> **Supplied data**
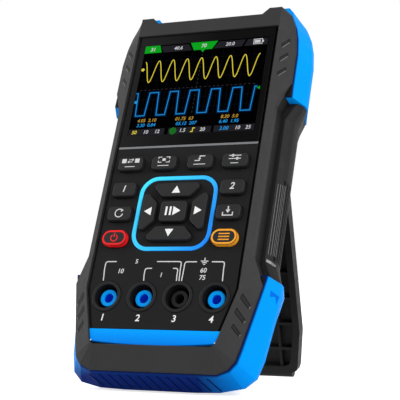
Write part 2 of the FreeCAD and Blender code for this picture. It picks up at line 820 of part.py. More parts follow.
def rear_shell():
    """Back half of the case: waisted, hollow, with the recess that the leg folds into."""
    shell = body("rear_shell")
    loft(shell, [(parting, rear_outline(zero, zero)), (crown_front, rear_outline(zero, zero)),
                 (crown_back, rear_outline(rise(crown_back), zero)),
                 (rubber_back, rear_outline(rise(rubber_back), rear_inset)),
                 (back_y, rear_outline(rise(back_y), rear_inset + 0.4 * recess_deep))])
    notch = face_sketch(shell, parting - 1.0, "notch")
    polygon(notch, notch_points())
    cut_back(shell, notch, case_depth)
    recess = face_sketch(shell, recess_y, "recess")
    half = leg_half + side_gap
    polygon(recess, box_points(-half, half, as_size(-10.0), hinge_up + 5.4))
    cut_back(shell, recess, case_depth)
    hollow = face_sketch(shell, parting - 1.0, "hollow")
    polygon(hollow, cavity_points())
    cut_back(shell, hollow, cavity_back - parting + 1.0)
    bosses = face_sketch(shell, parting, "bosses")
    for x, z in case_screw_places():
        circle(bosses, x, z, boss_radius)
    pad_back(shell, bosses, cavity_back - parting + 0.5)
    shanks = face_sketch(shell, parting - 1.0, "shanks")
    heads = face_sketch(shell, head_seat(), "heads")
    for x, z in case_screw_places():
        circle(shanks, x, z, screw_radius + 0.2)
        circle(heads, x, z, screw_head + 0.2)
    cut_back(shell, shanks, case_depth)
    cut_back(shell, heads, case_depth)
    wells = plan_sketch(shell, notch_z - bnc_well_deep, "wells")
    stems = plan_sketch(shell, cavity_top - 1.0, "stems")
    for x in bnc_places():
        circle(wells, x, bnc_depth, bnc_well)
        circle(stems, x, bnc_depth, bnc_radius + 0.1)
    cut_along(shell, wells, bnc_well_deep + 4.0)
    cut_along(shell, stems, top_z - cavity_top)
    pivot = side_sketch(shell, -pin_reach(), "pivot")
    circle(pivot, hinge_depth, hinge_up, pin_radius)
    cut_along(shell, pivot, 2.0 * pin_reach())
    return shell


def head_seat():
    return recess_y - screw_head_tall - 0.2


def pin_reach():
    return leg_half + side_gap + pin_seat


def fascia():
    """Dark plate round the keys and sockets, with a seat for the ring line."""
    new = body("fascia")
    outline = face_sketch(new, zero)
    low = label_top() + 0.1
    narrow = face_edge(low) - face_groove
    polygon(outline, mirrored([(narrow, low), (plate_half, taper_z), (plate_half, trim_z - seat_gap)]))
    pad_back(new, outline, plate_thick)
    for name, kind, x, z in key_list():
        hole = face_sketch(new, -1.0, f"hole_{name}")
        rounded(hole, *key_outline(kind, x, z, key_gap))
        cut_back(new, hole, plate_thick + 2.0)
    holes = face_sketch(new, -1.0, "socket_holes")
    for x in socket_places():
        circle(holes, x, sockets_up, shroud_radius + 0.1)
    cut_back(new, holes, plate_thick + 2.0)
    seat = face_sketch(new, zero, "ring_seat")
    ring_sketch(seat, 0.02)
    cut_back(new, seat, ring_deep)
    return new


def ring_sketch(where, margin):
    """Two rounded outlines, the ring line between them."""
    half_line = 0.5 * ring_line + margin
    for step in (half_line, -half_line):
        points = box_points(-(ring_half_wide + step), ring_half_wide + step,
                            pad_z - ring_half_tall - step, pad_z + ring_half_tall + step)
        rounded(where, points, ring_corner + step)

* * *

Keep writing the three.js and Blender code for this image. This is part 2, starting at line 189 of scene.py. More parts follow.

--

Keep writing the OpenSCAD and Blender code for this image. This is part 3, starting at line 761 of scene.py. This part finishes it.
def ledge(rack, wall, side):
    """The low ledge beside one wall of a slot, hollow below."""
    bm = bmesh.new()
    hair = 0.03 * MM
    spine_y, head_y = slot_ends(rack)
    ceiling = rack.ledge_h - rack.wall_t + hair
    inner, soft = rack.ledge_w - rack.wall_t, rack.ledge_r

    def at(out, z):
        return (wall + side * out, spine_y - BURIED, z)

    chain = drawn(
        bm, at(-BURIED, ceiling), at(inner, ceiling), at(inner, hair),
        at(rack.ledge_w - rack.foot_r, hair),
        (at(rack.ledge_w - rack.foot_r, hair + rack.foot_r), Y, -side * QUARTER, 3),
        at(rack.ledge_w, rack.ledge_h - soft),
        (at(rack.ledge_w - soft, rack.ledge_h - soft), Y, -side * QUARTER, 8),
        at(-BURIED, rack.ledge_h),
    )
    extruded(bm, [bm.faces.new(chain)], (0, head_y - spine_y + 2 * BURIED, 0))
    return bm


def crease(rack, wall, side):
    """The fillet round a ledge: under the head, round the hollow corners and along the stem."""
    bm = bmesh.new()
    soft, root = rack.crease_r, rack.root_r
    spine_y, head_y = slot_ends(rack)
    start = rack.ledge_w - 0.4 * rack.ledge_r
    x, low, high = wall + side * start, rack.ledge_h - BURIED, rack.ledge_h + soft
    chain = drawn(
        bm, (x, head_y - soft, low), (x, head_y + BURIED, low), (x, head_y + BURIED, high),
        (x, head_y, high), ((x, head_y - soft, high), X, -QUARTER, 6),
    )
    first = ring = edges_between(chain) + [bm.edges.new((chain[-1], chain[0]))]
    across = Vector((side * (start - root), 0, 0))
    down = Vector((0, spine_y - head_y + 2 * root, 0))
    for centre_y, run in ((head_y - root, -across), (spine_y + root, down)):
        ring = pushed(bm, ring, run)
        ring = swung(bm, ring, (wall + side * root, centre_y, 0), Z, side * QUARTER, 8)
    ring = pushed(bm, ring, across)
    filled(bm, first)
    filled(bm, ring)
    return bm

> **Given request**
Look through the material above and pick out each line holding the word "follow".

> **Solved exercise**
Write part 2 of the FreeCAD and Blender code for this picture. It picks up at line 820 of part.py. More parts follow.
Keep writing the three.js and Blender code for this image. This is part 2, starting at line 189 of scene.py. More parts follow.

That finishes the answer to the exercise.